Dremio explicitly does not recommend using EFS storage (NFS or otherwise) for the coordinator volume, as the IO performance has shown to be insufficient for Dremio’s KV store when the disk is not local. If cross-availability zone storage is required, then the classed EBS storage should be configured for multi-availability zones. You are required to do performance testing.
For executors, if the underlying node has at least 300 GB of local SSD/NVMe storage included (r5d.4xlarge has 2 NVMe disks of 300GB each and m5d.8xlarge has 2 NVMe disks of 600GB), we recommend using these disks as “local storage” for better performance for C3 and spilling. This storage requires an additional Helm chart and EKS configuration.
Distributed Storage
Dremio requires Amazon S3 Storage to be configured as distributed storage on EKS. To learn more about distributed storage, please refer to Configuring Distributed Storage.
Network
The network bandwidth must be 10 Gbps or higher.
Load Balancer
Load balancing distributes the workload from Dremio's web client (UI and REST) and ODBC/JDBC clients. All web and ODBC/JDBC clients connect to a single endpoint (load balancer) rather than directly to an individual pod. These connections are then distributed across available coordinator (master-coordinator and secondary-coordinator) pods.

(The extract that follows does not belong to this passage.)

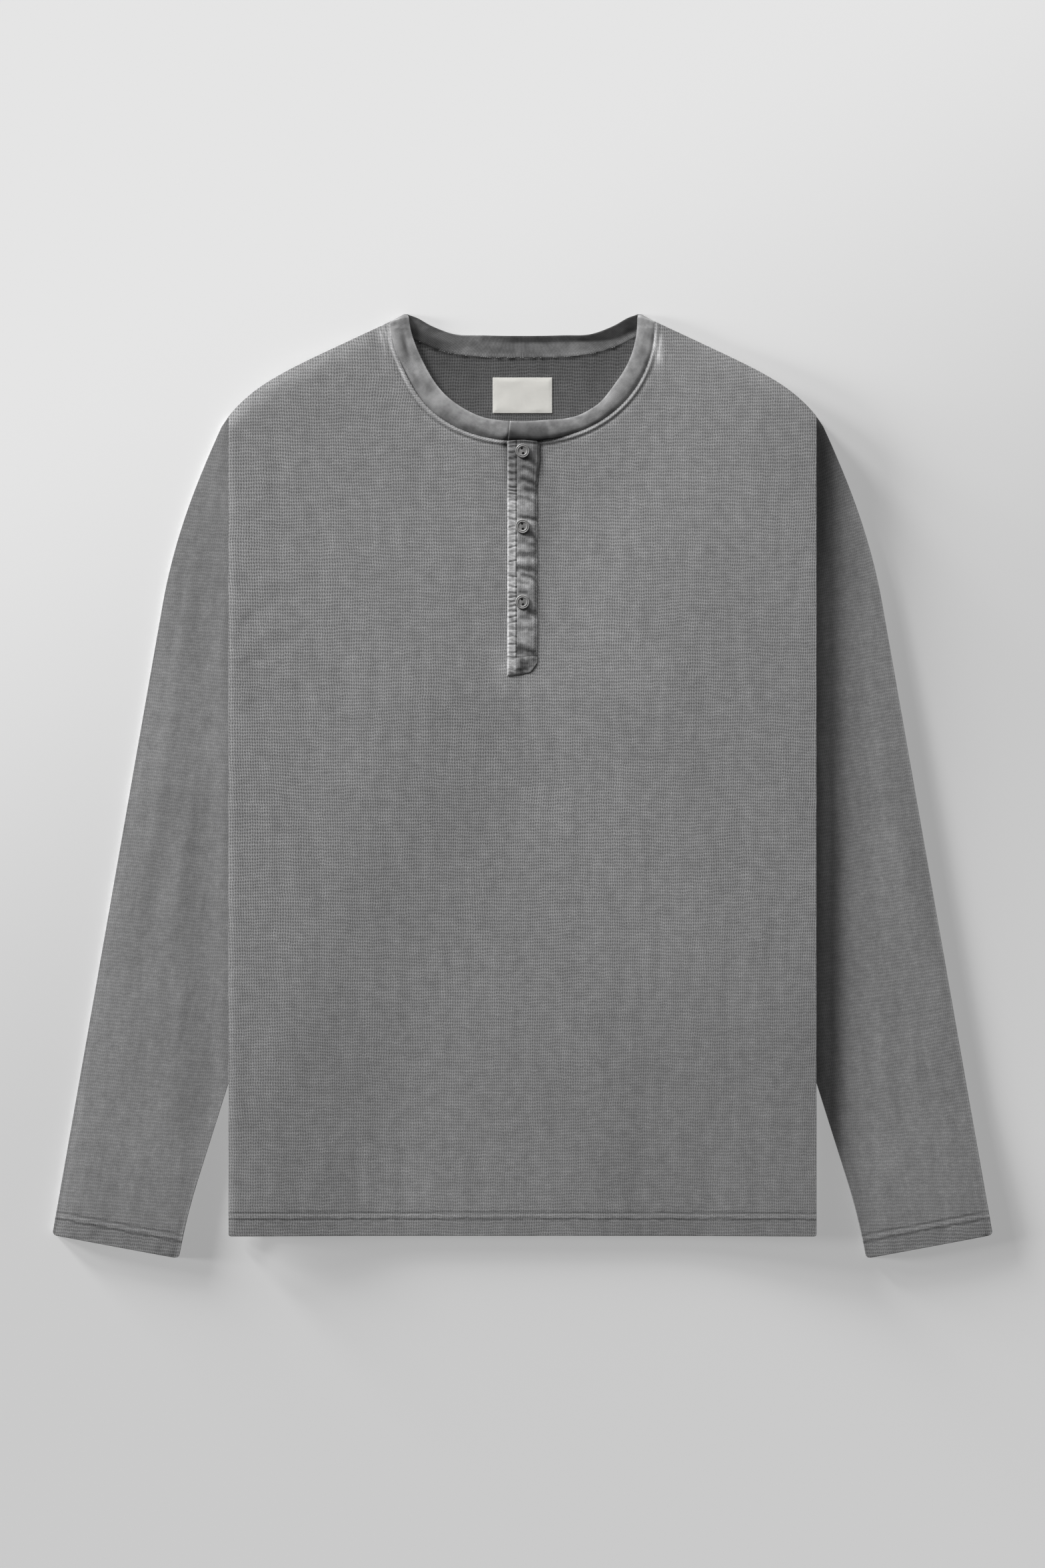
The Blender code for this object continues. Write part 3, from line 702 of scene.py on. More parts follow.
def creased(x, y, creases):
    total = 0.0
    for middleX, middleY, turn, halfLong, halfWide, rise in creases:
        turn = math.radians(turn)
        dx = x - middleX * mm
        dy = y - middleY * mm
        along = (dx * math.cos(turn) + dy * math.sin(turn)) / (halfLong * mm)
        if abs(along) >= 1.0:
            continue
        across = (dy * math.cos(turn) - dx * math.sin(turn)) / (halfWide * mm)
        across += 0.35 * along * along  # a slight bow
        if abs(across) < 3.0:
            total += rise * mm * math.exp(-across * across) * (1.0 - along * along) ** 2
    return total


def bodyColumns(edgeX, step):
    inner = spread([(0.0, 2.3 * mm), (body["slotHalf"], 0.9 * mm), (17.6 * mm, step), (80 * mm, 1.7 * mm),
                    (92 * mm, 0.9 * mm), (98 * mm, 0.45 * mm), (101 * mm, 0.2 * mm),
                    (body["neckHalf"], 0.7 * mm), (111 * mm, step), (edgeX - 13 * mm, 2 * mm),
                    (edgeX - 5 * mm, 1.1 * mm), (edgeX - 1.2 * mm, 0.3 * mm), (edgeX - 0.3 * mm, 0.1 * mm),
                    (edgeX, 1.0)])
    return [-x for x in reversed(inner[1:])] + inner


def roundedCorner(x, rise):
    # pulls the outer columns in where the hem meets the side
    zone = 12 * mm
    start = body["half"] - zone
    if abs(x) < start:
        return x
    pull = body["cornerRadius"] * (1.0 - quarterRound(rise / body["cornerRadius"]))
    return math.copysign(start + (abs(x) - start) * (zone - pull) / zone, x)


def bodyRows(step):
    hem = spread([(0.0, 0.3 * mm), (0.9 * mm, 1.1 * mm), (10.5 * mm, 0.55 * mm), (21.0 * mm, 1.5 * mm),
                  (24.0 * mm, step), (body["rowsTop"] - body["hemY"], 1.0)])
    return [body["hemY"] + rise for rise in hem]


def panelPiece(neckLine, edgeInset, step, describe):
    # level rows from the hem, then rows that bend to follow the shoulder and the neck
    columns = bodyColumns(body["half"] - edgeInset, step)
    levels = bodyRows(step)
    deepest = body["frontNeckY"] - body["rowsTop"]
    insets = spread([(deepest, step), (7 * mm, 0.55 * mm), (0.8 * mm, 0.25 * mm), (0.0, 1.0)])[1:]

    def place(column, row):
        x = columns[column]
        inset = mix(edgeInset, body["gap"], collarHeld(x))
        top = neckLine(x) if abs(x) <= body["neckHalf"] else shoulderY(x) - inset
        if row < len(levels):
            y = levels[row]
        else:
            depth = insets[row - len(levels)]
            slack = (top - body["rowsTop"]) / deepest - 1.0
            y = top - depth * (1.0 + slack * depth / deepest)
        point, uv, marks = describe(x, y, top)
        return (roundedCorner(point[0], y - body["hemY"]), *point[1:]), uv, marks

    return mappedGrid(len(columns), len(levels) + len(insets), place)


def makeNeckSeam():
    # points close together along the front neck seam, with the length run from the middle to each
    half = 600
    tree = kdtree.KDTree(2 * half + 1)
    runs = [0.0]
    last = None
    for index in range(2 * half + 1):
        x = body["neckHalf"] * math.sin(math.radians(90 * (index / half - 1)))
        here = Vector((x, frontNeckY(x), 0.0))
        if last is not None:
            runs.append(runs[-1] + (here - last).length)
        tree.insert(here, index)
        last = here
    tree.balance()
    return tree, [run - runs[half] for run in runs]


neckTree, neckRuns = makeNeckSeam()


def neckDrawn(x, y, free):
    # the opening is drawn in at the left, and its free edge hangs lower at the right
    if x > 0:
        return x, y - 3.9 * mm * free * ramp(x, 12, 48) * ramp(x, 75, 57)
    pull = mix(3.4 * mm * hump(y, 317, 28), 5.2 * mm * hump(y, 324, 30), free)
    return x + pull * ramp(-x, 5, 40), y - 0.9 * mm * free * hump(x, -32, 14)


def neckSeam(x, y):
    # distance from the front neck seam, and how far along it
    _, index, distance = neckTree.find((x, y, 0.0))
    return distance, neckRuns[index]


def hemRelief(rise, x):
    # furrows at the two stitch lines, and slanted ropy rolls below them
    low, high = waffle["hemLines"]
    wander = 0.5 * mm * wobble(x / (22 * mm), 3.3, 1.1)
    relief = -0.11 * mm * bell(rise - low + wander, 1.1 * mm)
    relief -= 0.12 * mm * bell(rise - high + wander, 1.0 * mm)
    roll = wobble((x + 0.7 * rise) / (8 * mm), rise / (30 * mm), 7.7)
    return relief + 0.18 * mm * roll * ramp(rise, 0, 3) * ramp(low - rise, 0, 3)


def edgeWall(distance, radius, thinnest):
    # share of the wall's thickness near a rounded edge
    return mix(thinnest, 1.0, quarterRound(distance / radius))


def clothPoint(x, y):
    # the knit is wider at the left of the panel and closer at its lower right
    return x * (1.05 + 0.12 * x) * (1.0 - 0.08 * y), y * (1.03 - 0.05 * y)


def bodyDrawn(x, y):
    # how strongly the knit stands out: most at the upper left, least at the lower right
    upper = ramp(y, -320, 10)
    left = ramp(-x, 90, 200)
    return mix(0.79, 1.03, upper) - 0.06 * ramp(x, 40, 220) + 0.08 * left


def darker(*shares):
    # several washes laid over each other
    left = 1.0
    for share in shares:
        left *= 1.0 - min(max(share, 0.0), 0.9)
    return 1.0 - left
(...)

Although the provided Helm charts include a basic load balancer server configuration, it is strongly recommended to operate the load balancer independently (e.g., via Nginx Helm charts or a load balancer provided by the AWS platform).
Monitoring
Dremio highly recommends setting up (or connecting to an existing) monitoring stack, e.g., Prometheus and Grafana. Monitoring the cluster’s resource usage, such as heap and direct memory, CPU, and disk I/O, over time is a key pillar of the Dremio’s software shared responsibility model. Monitoring ensures long-term stability as the system scales to more usage. Additionally, monitoring is required for Horizontal Pod Autoscaling.

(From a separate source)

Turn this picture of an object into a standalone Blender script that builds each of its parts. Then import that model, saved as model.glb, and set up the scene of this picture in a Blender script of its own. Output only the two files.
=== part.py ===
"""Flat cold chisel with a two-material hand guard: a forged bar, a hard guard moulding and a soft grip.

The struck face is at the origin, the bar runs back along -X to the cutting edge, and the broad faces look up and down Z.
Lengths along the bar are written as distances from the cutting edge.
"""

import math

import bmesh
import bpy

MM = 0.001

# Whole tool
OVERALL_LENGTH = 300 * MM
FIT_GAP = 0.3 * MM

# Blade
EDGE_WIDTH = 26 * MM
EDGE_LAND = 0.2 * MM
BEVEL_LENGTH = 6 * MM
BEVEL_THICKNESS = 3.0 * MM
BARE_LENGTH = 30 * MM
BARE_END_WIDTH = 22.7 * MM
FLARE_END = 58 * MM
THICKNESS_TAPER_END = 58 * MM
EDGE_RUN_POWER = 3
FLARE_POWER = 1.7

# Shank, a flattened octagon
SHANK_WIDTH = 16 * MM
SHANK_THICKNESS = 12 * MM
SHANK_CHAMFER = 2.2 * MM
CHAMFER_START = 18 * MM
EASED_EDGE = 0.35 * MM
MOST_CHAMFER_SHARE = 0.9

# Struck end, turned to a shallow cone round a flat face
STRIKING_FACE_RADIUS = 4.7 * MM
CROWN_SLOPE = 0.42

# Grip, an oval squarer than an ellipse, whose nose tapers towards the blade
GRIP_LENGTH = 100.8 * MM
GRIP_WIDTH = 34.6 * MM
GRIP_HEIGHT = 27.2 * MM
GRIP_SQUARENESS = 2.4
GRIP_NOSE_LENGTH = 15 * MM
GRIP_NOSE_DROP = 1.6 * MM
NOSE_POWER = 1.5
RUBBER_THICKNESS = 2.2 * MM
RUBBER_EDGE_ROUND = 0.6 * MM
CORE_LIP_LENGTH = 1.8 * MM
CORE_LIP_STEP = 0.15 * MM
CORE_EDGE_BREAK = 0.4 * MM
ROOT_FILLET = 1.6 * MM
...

For a detailed setup tutorial and an overview of which metrics to track, see Dremio Monitoring in Kubernetes.
Logging
Dremio highly recommends setting writeLogsToFile
to true
in the Helm charts for both coordinators and executors, so Dremio writes logs to a file and Dremio cluster admins can easily download log packages from the Dremio console (see Retrieving Logs from the Dremio Console).
Backup
Dremio highly recommends scheduling regular backups of Dremio’s KV Store either fully automated (version 25.1+) or as a cronjob. Dremio also recommends regularly testing the internal backup restore process by performing a Dremio cluster restore every 6 to 12 months.

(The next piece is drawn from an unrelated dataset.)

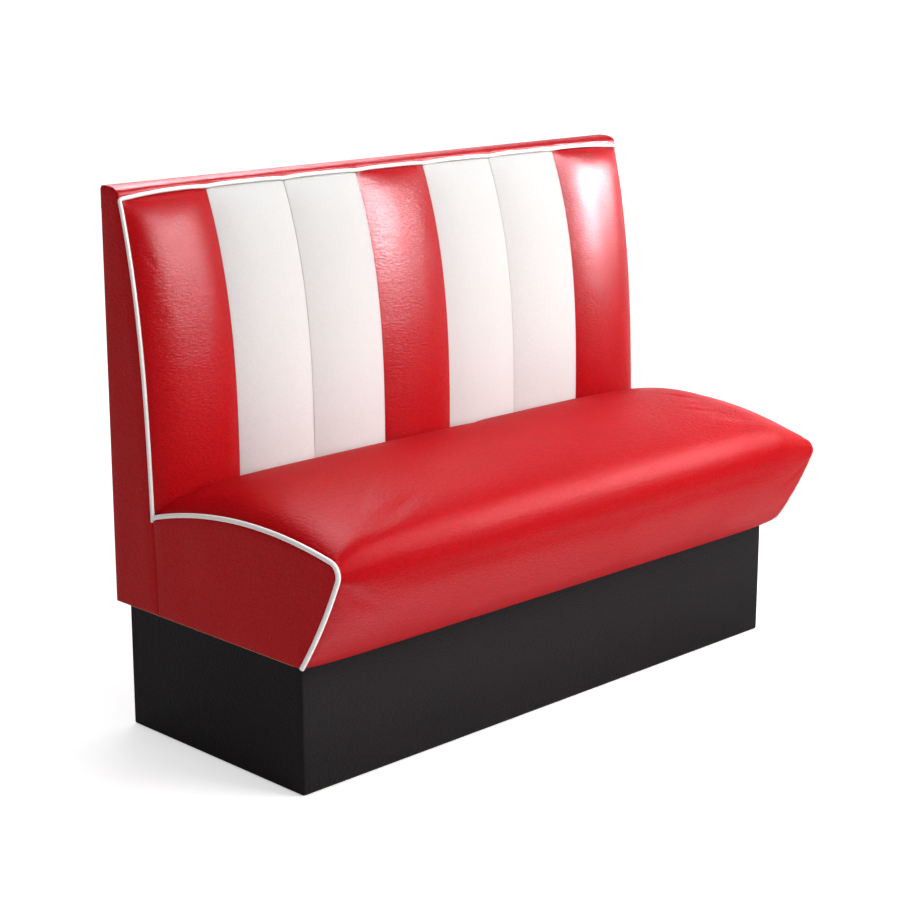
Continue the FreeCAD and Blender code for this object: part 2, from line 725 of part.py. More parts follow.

The Dremio Support team has observed cases where the backups are scheduled regularly but not properly stored, and in the case of a disaster, the restoration of the environment cannot be based on the SLAs defined by users.
Setting up an EKS Cluster
To set up a Kubernetes cluster on Elastic Kubernetes Service (EKS):
-
Create an EKS cluster (see Create your Amazon EKS cluster for more information).
-
Make sure to create a node group with an instance type that has 16CPU and 128GB of memory (r5d.4xlarge is recommended).
-
The number of allocated nodes in the EKS cluster must be equivalent to the number of Dremio executors plus one (1) for the Dremio master-coordinator.
-
-
Connect to the cluster (see Connect kubectl to an EKS cluster by creating a kubeconfig file for more information).
-
Install Helm (see Installing Helm in EKS for more information).
With your EKS Cluster setup, read the next section about Dremio Console Settings and then proceed to Deploying Dremio.
Dremio Console Settings
Read these Dremio UI settings before deploying Dremio.
Workload Management
Dremio recommends keeping engine sizes to a maximum of 10 executor pods (with the standard 16 CPUs and 128 GB of memory) to avoid over-parallelization of queries.
Dremio recommends splitting workloads into high and low-cost queries, as well as setting up dedicated workload queues for reflections, metadata refresh, and table optimization jobs. For further information, see Dremio's Well-Architected Framework.
Support Keys
Dremio support keys must only be used when advised to do so by Dremio Support, as they can fundamentally alter the way the application is behaving, and improper usage can lead to unexpected failures.
Deploying Dremio
To deploy Dremio on EKS, follow the steps in Installing Dremio on Kubernetes in the dremio-cloud-tools
repository on GitHub.
High Availability
High availability is dependent on the Kubernetes infrastructure. If any of the Kubernetes pods go down for any reason, Kubernetes brings up another pod to replace the pod that is out of commission.
-
The Dremio master-coordinator and secondary-coordinator pods are each StatefulSet. If the master-coordinator pod goes down, it recovers with the associated persistent volume and Dremio metadata preserved.
-
The Dremio executor pods are a StatefulSet with an associated persistent volume. Secondary-coordinator pods do not have a persistent volume. If an executor pod goes down, it recovers with the associated persistent volume and data preserved.